Check each line of the listing, and copy it if it contains the word "else".

begin

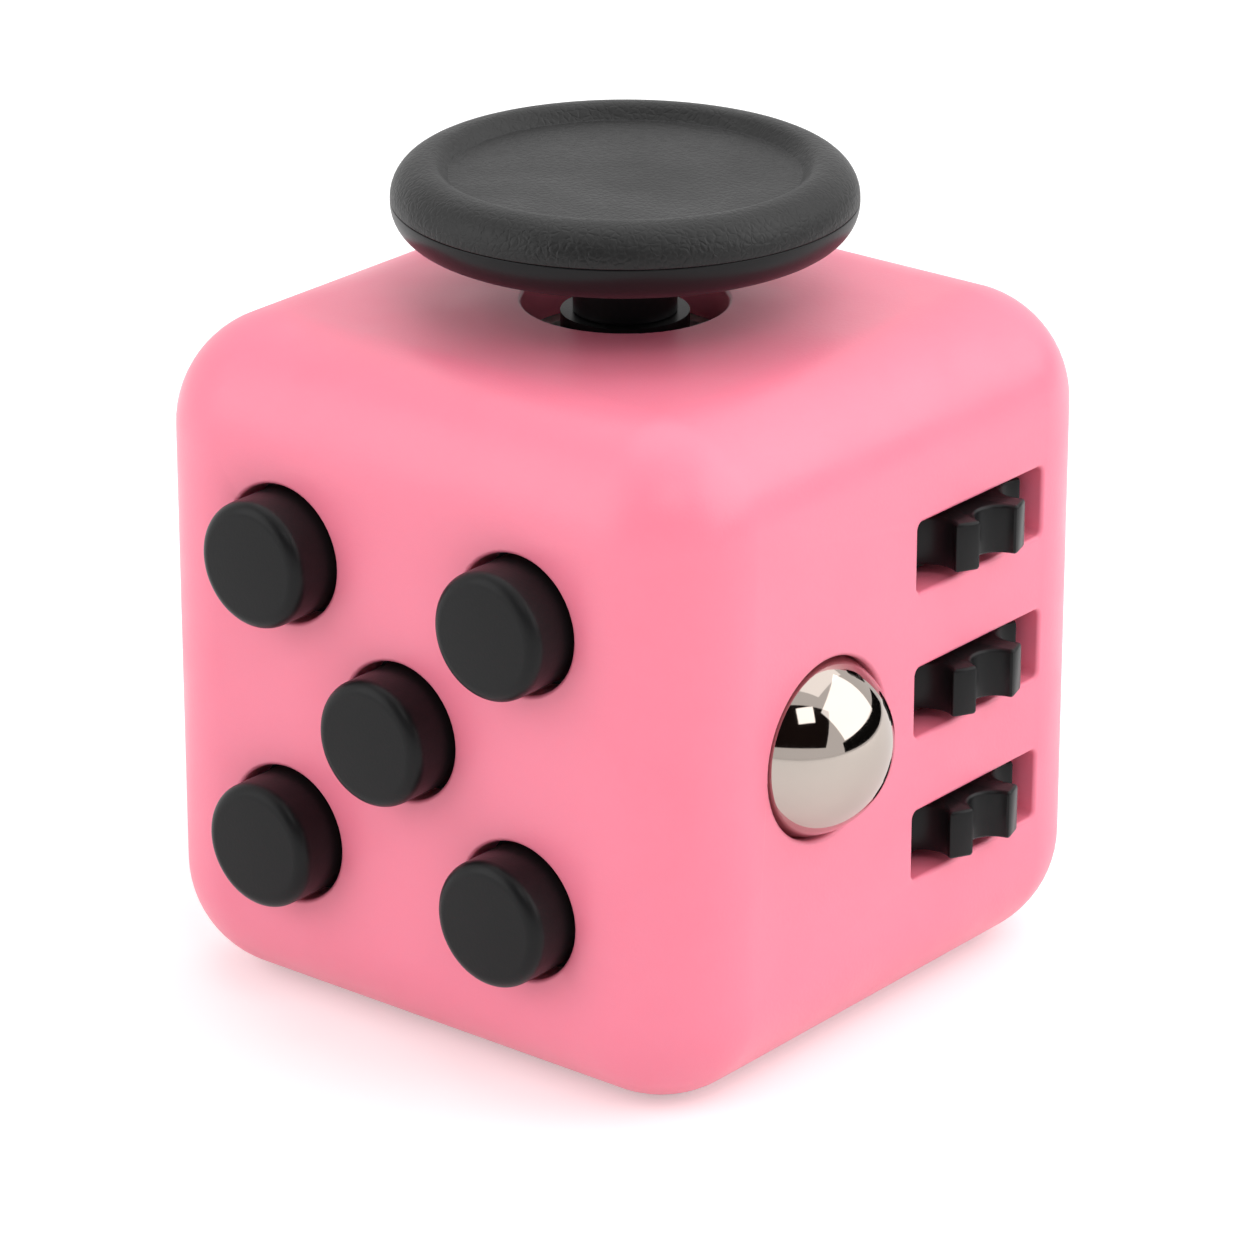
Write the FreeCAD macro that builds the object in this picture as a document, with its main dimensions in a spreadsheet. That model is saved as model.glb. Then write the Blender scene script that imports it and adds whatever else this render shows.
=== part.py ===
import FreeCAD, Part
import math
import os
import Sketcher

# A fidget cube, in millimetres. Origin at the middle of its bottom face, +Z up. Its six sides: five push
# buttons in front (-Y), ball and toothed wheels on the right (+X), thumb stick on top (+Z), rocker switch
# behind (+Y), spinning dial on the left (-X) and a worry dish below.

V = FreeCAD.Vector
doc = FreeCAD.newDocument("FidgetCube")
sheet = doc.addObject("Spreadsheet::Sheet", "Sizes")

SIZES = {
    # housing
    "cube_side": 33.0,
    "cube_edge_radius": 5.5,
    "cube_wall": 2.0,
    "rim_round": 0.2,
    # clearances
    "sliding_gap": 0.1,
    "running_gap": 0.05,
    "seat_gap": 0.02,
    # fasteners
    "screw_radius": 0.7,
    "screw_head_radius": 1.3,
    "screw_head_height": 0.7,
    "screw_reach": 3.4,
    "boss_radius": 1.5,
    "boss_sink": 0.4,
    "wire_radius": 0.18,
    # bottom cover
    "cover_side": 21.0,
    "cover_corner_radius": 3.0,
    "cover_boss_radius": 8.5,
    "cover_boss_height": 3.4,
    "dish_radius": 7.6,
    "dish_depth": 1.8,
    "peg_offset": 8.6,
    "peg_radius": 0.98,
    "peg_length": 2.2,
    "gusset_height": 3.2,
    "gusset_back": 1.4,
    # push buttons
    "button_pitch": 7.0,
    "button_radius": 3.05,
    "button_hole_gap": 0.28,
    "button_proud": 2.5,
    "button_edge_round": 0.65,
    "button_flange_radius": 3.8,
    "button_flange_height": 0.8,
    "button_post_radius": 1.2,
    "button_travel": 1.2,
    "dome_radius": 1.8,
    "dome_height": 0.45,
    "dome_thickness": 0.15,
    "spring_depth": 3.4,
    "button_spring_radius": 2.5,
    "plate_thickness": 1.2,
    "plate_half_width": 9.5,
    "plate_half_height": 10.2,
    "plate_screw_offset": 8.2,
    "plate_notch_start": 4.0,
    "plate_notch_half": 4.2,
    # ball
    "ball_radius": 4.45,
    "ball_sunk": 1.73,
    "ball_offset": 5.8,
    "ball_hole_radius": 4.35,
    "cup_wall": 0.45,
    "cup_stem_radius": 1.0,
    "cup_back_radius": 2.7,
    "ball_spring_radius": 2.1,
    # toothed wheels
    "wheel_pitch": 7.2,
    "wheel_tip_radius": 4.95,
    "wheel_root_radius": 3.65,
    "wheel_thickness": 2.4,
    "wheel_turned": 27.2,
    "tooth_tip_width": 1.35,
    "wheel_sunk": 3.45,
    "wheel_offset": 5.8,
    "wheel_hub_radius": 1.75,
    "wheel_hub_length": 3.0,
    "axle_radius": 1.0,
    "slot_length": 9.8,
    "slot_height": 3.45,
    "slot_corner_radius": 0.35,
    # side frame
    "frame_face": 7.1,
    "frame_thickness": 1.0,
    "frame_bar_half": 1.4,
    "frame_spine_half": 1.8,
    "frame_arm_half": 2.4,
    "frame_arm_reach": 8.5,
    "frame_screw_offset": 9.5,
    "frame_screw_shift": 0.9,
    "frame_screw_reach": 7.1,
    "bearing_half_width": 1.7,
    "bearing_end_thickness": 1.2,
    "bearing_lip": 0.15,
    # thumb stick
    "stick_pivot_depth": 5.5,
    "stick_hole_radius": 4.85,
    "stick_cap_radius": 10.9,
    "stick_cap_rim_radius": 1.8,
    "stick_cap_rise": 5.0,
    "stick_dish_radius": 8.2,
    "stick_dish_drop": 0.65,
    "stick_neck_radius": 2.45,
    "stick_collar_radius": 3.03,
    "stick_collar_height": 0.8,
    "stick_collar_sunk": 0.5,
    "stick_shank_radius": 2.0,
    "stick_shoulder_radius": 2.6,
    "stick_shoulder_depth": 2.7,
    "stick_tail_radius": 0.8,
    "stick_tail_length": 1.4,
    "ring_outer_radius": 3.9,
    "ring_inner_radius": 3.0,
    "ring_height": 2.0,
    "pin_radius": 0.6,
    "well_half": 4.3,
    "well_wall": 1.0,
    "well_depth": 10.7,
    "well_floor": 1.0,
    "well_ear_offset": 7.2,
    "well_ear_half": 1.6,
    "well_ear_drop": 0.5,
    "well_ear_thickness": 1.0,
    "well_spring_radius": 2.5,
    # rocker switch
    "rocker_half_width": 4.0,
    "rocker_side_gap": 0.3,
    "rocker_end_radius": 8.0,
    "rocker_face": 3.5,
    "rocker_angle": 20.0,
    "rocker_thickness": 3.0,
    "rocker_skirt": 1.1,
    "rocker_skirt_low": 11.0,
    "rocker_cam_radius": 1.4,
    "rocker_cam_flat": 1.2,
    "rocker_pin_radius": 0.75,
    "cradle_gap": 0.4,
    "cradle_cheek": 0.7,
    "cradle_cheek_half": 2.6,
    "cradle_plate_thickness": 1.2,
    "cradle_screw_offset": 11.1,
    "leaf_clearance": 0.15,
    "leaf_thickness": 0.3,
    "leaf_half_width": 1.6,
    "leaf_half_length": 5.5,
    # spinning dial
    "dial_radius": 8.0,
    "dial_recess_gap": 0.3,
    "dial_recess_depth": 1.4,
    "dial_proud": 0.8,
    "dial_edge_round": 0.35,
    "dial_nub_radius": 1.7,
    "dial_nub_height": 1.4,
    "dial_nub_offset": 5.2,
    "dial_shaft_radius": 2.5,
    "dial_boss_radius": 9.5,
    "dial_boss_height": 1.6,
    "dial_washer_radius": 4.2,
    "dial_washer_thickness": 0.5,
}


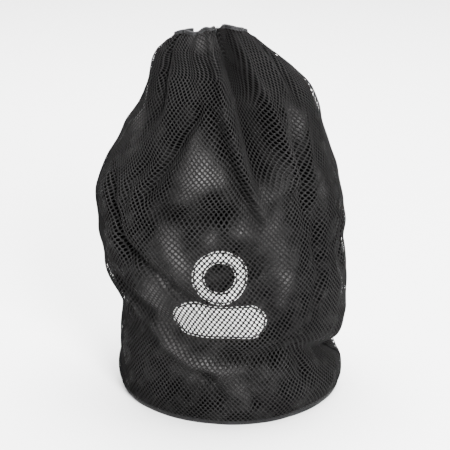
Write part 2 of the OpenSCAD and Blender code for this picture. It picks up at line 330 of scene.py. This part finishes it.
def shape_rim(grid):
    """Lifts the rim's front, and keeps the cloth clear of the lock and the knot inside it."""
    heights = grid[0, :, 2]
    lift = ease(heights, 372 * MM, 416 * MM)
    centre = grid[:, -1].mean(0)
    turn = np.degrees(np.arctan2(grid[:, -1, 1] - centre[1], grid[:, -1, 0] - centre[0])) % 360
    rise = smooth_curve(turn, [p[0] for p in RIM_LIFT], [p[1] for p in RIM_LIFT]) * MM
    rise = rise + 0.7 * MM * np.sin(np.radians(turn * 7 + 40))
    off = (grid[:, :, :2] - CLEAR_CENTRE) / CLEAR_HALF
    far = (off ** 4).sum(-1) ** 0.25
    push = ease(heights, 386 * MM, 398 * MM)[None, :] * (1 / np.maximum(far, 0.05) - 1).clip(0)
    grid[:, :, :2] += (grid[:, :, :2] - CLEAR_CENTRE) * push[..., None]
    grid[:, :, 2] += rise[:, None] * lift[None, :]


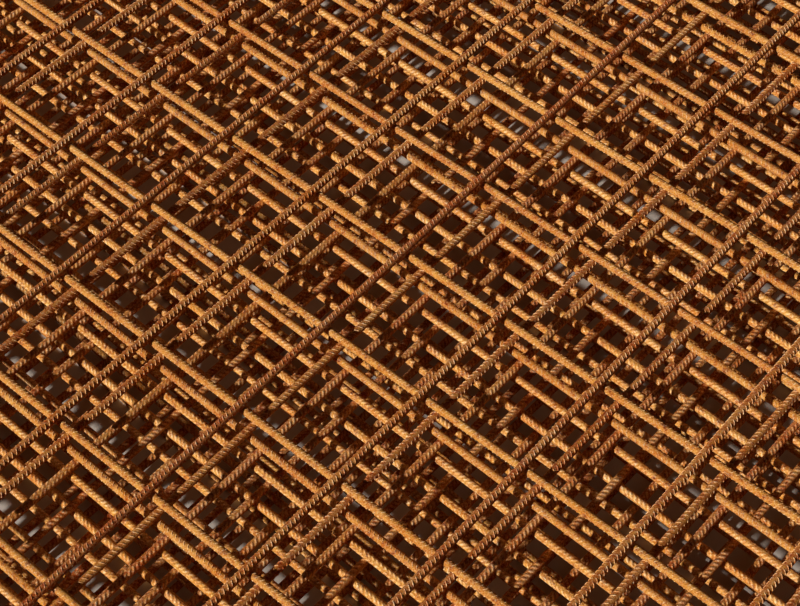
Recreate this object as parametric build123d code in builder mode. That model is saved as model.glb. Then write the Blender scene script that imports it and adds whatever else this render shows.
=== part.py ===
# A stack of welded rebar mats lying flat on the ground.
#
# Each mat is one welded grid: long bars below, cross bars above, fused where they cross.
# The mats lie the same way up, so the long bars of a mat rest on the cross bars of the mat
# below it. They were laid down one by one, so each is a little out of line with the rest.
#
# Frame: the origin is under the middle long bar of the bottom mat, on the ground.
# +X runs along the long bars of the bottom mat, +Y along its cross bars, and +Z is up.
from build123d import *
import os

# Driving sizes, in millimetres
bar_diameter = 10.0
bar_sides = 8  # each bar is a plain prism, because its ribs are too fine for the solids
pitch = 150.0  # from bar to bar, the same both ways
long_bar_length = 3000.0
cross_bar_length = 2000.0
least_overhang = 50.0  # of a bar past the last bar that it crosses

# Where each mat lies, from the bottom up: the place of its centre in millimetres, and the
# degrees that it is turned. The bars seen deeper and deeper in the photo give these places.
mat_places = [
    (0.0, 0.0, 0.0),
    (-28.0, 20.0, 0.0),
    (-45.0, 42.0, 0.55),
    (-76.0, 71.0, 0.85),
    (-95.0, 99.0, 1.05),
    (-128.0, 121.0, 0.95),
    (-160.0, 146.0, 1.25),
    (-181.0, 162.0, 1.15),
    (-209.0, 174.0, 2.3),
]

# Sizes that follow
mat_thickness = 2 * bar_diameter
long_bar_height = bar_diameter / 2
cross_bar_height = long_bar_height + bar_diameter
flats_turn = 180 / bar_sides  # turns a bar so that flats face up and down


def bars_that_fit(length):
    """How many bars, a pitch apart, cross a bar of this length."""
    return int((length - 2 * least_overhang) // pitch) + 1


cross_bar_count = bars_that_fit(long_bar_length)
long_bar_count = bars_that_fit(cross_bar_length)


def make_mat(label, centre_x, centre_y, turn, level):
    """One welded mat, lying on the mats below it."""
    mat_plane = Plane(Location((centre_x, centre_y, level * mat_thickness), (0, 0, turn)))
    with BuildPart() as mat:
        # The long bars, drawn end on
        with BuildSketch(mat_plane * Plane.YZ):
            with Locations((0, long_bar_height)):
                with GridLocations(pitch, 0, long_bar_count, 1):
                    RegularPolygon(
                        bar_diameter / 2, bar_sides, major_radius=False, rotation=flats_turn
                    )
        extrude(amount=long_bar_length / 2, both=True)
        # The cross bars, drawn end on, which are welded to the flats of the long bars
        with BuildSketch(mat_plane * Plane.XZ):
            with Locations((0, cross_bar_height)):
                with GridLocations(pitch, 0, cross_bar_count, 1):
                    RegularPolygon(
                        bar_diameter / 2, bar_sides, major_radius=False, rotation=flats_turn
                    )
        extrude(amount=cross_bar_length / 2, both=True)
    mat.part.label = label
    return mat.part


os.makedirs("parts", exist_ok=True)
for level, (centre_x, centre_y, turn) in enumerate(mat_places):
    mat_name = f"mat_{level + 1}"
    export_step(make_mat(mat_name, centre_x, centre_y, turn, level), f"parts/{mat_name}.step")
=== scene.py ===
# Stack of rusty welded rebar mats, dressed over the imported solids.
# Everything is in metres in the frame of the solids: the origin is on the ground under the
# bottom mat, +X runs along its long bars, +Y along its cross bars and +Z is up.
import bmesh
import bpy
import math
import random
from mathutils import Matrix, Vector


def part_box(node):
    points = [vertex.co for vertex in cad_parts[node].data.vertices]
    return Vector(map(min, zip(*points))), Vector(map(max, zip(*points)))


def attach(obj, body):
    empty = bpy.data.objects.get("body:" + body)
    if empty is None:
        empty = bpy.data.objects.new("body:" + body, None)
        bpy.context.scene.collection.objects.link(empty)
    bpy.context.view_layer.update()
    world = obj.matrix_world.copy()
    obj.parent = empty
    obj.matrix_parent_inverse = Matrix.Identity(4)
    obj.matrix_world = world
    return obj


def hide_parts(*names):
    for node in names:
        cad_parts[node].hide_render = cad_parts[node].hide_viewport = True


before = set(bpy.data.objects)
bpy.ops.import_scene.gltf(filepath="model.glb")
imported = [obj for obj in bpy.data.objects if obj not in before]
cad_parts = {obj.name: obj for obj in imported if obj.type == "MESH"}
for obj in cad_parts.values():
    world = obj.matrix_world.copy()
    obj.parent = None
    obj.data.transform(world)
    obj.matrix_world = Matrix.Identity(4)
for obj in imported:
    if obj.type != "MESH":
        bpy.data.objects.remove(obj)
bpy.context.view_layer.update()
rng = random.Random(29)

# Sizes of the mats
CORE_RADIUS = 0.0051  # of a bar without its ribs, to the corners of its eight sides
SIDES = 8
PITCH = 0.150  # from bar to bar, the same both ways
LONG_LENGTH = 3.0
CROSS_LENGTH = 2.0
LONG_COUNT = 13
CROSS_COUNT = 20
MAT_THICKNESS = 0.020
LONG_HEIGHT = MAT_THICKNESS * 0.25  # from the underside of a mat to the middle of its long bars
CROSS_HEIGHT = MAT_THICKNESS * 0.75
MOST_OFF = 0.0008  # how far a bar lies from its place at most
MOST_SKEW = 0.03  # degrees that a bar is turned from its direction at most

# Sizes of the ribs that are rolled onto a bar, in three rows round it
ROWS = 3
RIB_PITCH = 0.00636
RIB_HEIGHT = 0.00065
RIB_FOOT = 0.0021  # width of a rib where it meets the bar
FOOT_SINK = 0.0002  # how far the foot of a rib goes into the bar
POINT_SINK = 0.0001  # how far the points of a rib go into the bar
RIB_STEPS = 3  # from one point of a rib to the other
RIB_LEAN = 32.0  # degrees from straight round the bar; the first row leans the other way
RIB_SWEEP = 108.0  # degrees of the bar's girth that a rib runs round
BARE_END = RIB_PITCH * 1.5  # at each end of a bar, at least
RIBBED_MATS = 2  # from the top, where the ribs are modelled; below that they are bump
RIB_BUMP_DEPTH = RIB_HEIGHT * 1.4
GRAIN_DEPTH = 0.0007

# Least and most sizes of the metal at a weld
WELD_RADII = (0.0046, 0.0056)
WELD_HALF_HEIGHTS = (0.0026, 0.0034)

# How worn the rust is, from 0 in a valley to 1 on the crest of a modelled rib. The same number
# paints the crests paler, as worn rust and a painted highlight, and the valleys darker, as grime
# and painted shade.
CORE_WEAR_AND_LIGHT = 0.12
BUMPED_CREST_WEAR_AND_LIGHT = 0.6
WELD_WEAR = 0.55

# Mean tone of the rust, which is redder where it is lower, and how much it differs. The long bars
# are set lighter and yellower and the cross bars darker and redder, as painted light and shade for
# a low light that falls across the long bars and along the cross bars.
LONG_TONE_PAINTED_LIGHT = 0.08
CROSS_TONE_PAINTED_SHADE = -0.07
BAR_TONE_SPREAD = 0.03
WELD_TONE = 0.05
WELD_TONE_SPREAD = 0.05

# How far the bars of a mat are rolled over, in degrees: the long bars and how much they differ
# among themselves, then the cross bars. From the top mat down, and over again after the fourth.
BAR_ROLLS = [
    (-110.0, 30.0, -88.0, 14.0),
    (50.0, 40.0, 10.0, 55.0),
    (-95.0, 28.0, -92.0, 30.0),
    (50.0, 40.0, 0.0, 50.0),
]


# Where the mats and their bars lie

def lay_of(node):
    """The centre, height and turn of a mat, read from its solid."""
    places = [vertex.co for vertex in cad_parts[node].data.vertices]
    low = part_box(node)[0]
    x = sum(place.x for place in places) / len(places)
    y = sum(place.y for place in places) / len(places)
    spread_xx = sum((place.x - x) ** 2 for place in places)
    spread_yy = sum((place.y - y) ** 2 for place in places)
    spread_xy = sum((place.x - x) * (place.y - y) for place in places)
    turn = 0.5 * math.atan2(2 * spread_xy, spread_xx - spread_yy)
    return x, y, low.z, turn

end

- _Result of the exercise_
Write the FreeCAD macro that builds the object in this picture as a document, with its main dimensions in a spreadsheet. That model is saved as model.glb. Then write the Blender scene script that imports it and adds whatever else this render shows.
Recreate this object as parametric build123d code in builder mode. That model is saved as model.glb. Then write the Blender scene script that imports it and adds whatever else this render shows.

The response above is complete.